“This doesn't require even a minute of cooking - just assembling ahead of time. Be sure to use mascarpone cheese, a naturally sweet Italian cream cheese for whih there truly is no substitute. You can find it in Italian delis and large supermarkets. (But, of course- be sure to use the "lighter" ingredients as listed to ensure that this truly is a healthier recipe). HINT: To make Chocolate Tiramisu, use a fat-free marble sponge cake instead of the regular sponge cake.”
8hrs 20mins

Ingredients Nutrition

  • 226.79 g mascarpone cheese
  • 226.79 g fat free cream cheese, softened
  • 118.29 ml confectioners' sugar
  • 177.44 ml frozen light whipped dessert topping, thawed
  • 158.51 ml freshly brewed espresso or 158.51 ml strong coffee
  • 44.37 ml coffee liqueur, such as Kahlua or 44.37 ml brewed strong coffee
  • 368.54 g fat-free sponge cakes
  • 2.46 ml unsweetened cocoa powder


  1. In a large bowl, using an electric mixer on low speed, beat the mascarpone and cream cheese.

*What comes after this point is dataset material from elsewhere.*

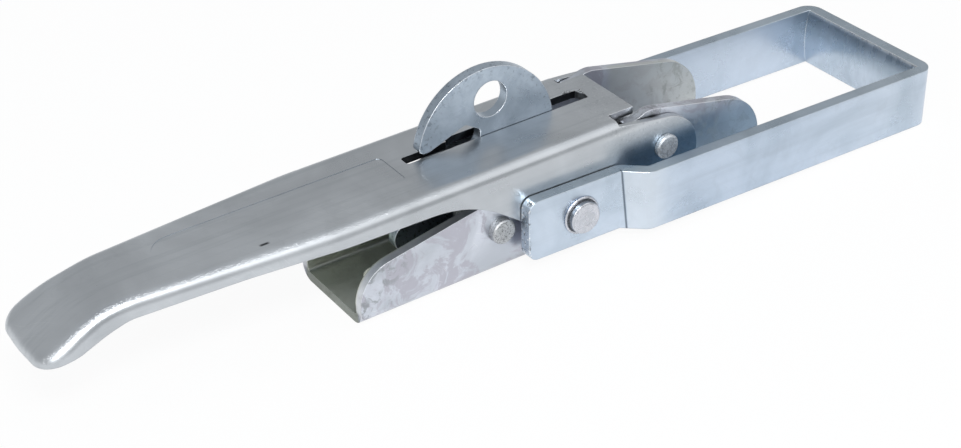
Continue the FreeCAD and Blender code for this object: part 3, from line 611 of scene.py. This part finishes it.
# Pale matt board just under the latch
floorHalf, floorDrop = 3, -0.0004
floorMesh = bpy.data.meshes.new("floor")
floorCorners = [(x * floorHalf, y * floorHalf, floorDrop) for x, y in ((-1, -1), (1, -1), (1, 1), (-1, 1))]
floorMesh.from_pydata(floorCorners, [], [(0, 1, 2, 3)])
floor = bpy.data.objects.new("floor", floorMesh)
scene.collection.objects.link(floor)
floorMaterial, tree = newMaterial("paleFloor")
board = addNode(tree, "BsdfDiffuse", {}, {"Color": linear("f4f5f6")})
glow = addNode(tree, "Emission", {}, {"Color": (1, 1, 1, 1), "Strength": 1.0})
surface = addNode(tree, "MixShader", {}, (backdropShare(tree, **floorShare), board, glow))
addNode(tree, "OutputMaterial", {}, {"Surface": surface}, None)
floorMesh.materials.append(floorMaterial)

# The room round it: levels by height, from straight down at 0 to straight up at 1
room = {"down": (0.525, 0.5375, 0.55, 1), "up": (0.375, 0.4, 0.4375, 1),
        "levels": ((0.25, 0.4375), (0.42, 0.375), (0.56, 0.4125), (0.7, 0.425), (0.82, 0.4625)),
        "red": 0.963, "blue": 1.037}
world = bpy.data.worlds.new("studio")
scene.world = world
world.use_nodes = True
tree = world.node_tree
tree.nodes.clear()
way = addNode(tree, "TexCoord", {}, {}, "Generated")
ramp = addNode(tree, "ValToRGB", {}, (addNode(tree, "SeparateXYZ", {}, (way,), "Z"),))
stops = ramp.node.color_ramp.elements
stops[0].position, stops[0].color = 0.0, room["down"]
stops[1].position, stops[1].color = 1.0, room["up"]
for position, level in room["levels"]:
    stop = stops.new(position)
    stop.color = (level * room["red"], level, level * room["blue"], 1)
sky = addNode(tree, "Background", {}, {"Color": ramp, "Strength": 1.0})
white = addNode(tree, "Background", {}, {"Color": (1, 1, 1, 1), "Strength": 1.0})
mixed = addNode(tree, "MixShader", {}, (backdropShare(tree, **skyShare), sky, white))
addNode(tree, "OutputWorld", {}, {"Surface": mixed}, None)


# Places and sizes in metres, power in watts
def softLight(name, place, target, width, height, power):
    data = bpy.data.lights.new(name, "AREA")
    data.shape = "RECTANGLE"
    data.size, data.size_y, data.energy = width, height, power
    lamp = bpy.data.objects.new(name, data)
    scene.collection.objects.link(lamp)
    lamp.location = place
    lamp.rotation_euler = (Vector(target) - Vector(place)).to_track_quat("-Z", "Y").to_euler()


softLight("key", (-0.34, -0.84, 1.06), (-0.1, 0, 0), 0.5, 0.3, 9)
softLight("top", (0.7, -0.4, 1.0), (0, 0, 0), 1.4, 1.0, 3)
softLight("fill", (-1.1, -1.0, 0.8), (0, 0, 0), 0.9, 0.6, 7)
print("stage made")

Beat in the confectioners' sugar until blended. Fold in the whipped topping.
  2. In a measuring cup, stir together the espresso or coffee and coffee liqueur.
  3. Using a bread knife or long serrated knife, cut the cake horizontally into 8 slices. (Don't worry if the slices break. You will be able to use them.) Arrange half of the cake slices evenly on the bottom of a 10"x10" pan. Using a spoon, drizzle half of the coffee mixture evenly over the cake. Gently spoon half of the cheese mixture evenly over the cake layer. Repeat layering with the remaining cake slices, coffee mixture, and cheese mixture. Sift the cocoa over the top of cheese. Cover and chill for at least 8 hours, or overnight.